Doch all das sieht man Kyle Korver eh nicht an. Denn der setzt am liebsten sein Pokerface auf und zeigt uns Zuschauern fast nie seine Emotionen. Deswegen kommt es auch nur selten vor, dass wir mal so etwas wie eine geballte Faust oder ein enttäuschtes Kopfschütteln von ihm zu sehen bekommen.

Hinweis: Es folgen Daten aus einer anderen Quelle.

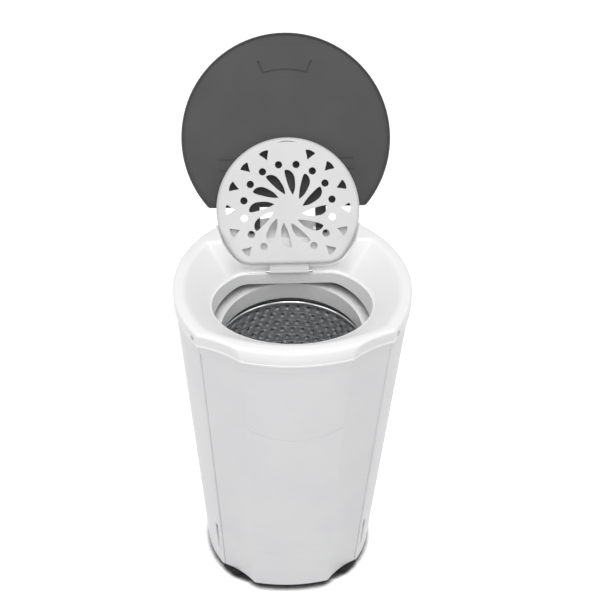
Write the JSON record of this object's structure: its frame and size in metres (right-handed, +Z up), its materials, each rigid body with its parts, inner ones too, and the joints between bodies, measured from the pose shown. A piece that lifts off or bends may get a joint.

Auch wenn man sagen muss, dass sein Pokerface nicht unbedingt Coolness ausstrahlt. Oder übermäßige Gelassenheit und Zuversicht, was das betrifft. Es ist vielmehr das Gesicht eines konzentrierten Kämpfers. Jeder Schütze kennt sowas wie Schwächephasen, ob es nun an einer gut aufgestellten Verteidigung oder einem selbst liegt. Am Ende kann auch ein Korver nicht komplett kontrollieren, ob der Ball im Korb oder auf dem Ring landet. Das Einzige, was er tun kann, ist, sich freizulaufen, die Passwege seiner Mitspieler zu erahnen, mit dem Oberkörper richtig zum Korb zu stehen und den Mut nicht zu verlieren, wenn seine Würfe mal nicht fallen wollen. Glücklicherweise ist er aber eh ein Spieler, der stets an seinen Wurf glaubt und bis zur letzten Sekunde an ihm festhält. Und auch wenn Spiel 1 der zweiten Playoffrunde gegen die Washington Wizards für Korver nicht gerade nach Plan verlief („nur" 3 von 11 Dreiern, 3P%: 27,3), können wir davon ausgehen, dass der Körperklaus schon sehr bald von Downtown zurückschlagen wird.